豪中銀に続いたカナダ中銀
先週6日の豪中銀政策員会では5月に続き、2会合連続で0.25%の利上げを決定。さらに7日のカナダ中銀政策委員会でも現状維持との市場予想に反し、0.25%の利上げを決定。今年1月の会合で主要中銀の中で真っ先に利上げ停止を決めたカナダ中銀が、個人消費の予想以上の好調とともに、インフレ高止まりへの懸念が強まっているとして、3会合ぶりに利上げ再開に動いたことは、FRBやECBをはじめ各国中銀の今後の金融政策にインフレ抑制を強く促すとともに政策決定に影響を及ぼすと見られます。また、カナダ中銀は、財のインフレ上昇はエネルギー価格の下落と矛盾していると言及するなど、コアインフレの高止まりに対する警戒を示しており、今後のデータ次第では7月の追加利上げを示唆したといえるかもしれません。
- ※出所:SBIリクイディティ・マーケット
メキシコ5月消費者物価指数
メキシコ中銀は2月9日の政策委員会で0.25%の利上げ予想に対し、0.50%の利上げを決めたのに続き、3月30日の政策委員会でも0.25%の利上げを決定し、11.25%へ引き上げました。しかし、前回5月18日の政策委員会では、3月の利上げ決定以降、インフレ率の低下が確認されたとして全会一致で現状維持を決め、2021年6月から15回続いた金融引き締めを停止。しかし、インフレを中期的に見通すのは難しく、上振れへのリスクもあるため、現状の金利水準を当面の間、維持する必要があるとして今後の金利引き下げについては慎重な見解を示す中、メキシコではコアインフレの高止まりが顕著な状況が続いています。

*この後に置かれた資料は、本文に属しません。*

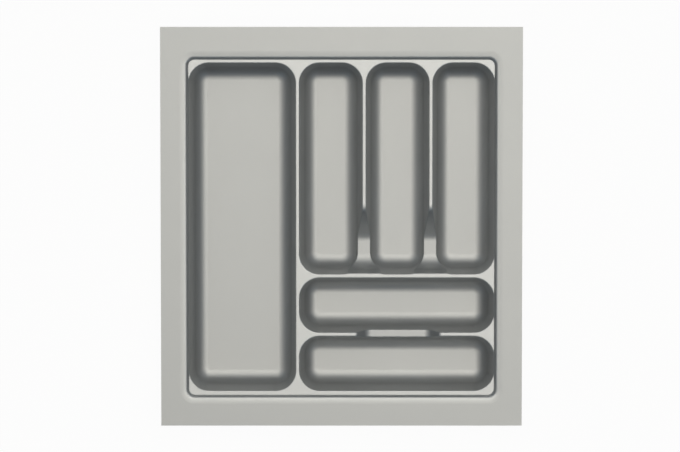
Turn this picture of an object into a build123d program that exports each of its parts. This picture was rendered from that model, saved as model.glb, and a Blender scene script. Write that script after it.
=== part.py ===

メキシコ中銀は、前回の会合で年内のインフレ見通しを小幅に下方修正したものの、インフレ目標(2.0〜4.0%)の範囲内に収まるのは来年4‐6月期とし、年末時点のインフレ率見通しも4.70%としています。また、メキシコ中銀はFRBとの金利差を保つことでペソ安を抑制しているため、FRBが来週のFOMCで政策金利の現状維持を決めた場合でも、7月以降の金融引き締めの可能性を示唆することにも対応する必要があると見られています。
豪中銀に続きカナダ中銀が利上げを決定したものの、9日に発表されたカナダ5月雇用統計では失業率が5.2%と4月(5.0%)や市場予想(+5.1%)を上回って悪化したほか、就業者数も2.32万人増の市場予想に対し1.73万人の減少と昨年8月以来の減少となり、フルタイム雇用も大幅に減少しました。そのため、カナダは7月12日の次回政策委員会で現状維持に留めるかもしれません。また、8日に発表されたメキシコ5月消費者物価指数は前年比+5.84%と2021年8月以来、1年9カ月ぶりに6.0%を下回るなど、インフレの減速が続いており、メキシコ中銀は6月23日の政策委員会でも利上げ停止を継続するとみられています。
- ※出所:SBIリクイディティ・マーケット
しかし、カナダ、メキシコの両国はいずれも米経済の影響を強く受けており、13日の米5月消費者物価指数を受けて、政策金利の停止が見込まれている13‐14日のFOMCで示される政策金利見通し(ドットチャート)が3月時点から変更があるのか、金融市場への影響が大きくなると見込まれます。
米5月消費者物価指数
- ※出所:米労働省
- ※出所:SBIリクイディティ・マーケット
- ※出所:SBIリクイディティ・マーケット
カナダ中銀政策委員会では、財のインフレ上昇はエネルギー価格の下落と矛盾しているとし、コアインフレの高止まりに対する警戒を示したことも、利上げを決めた一因となりました。米消費者物価指数もメキシコ同様(昨年10月以降)にコア指数が今年3月以降、全体の指数を上回る状況が続いていることから、コアインフレの結果次第では、FRBのインフレ抑制に向けた意欲を高めることにつながるかもしれません。
さらに、豪4月の消費者物価指数では食品価格の上昇率(前年比+7.9%)を上回り住宅価格が前年比+8.9%と高止まりしていることが明らかになったほか、賃貸価格の上昇も顕著となりました。また、米国でもコア指数から住宅価格を除いたスーパーコア指数が今年2月以降、全体の指数を上回る状況が続いており、こうしたことからコア指数が予想を上回る可能性にも注意が必要かもしれません。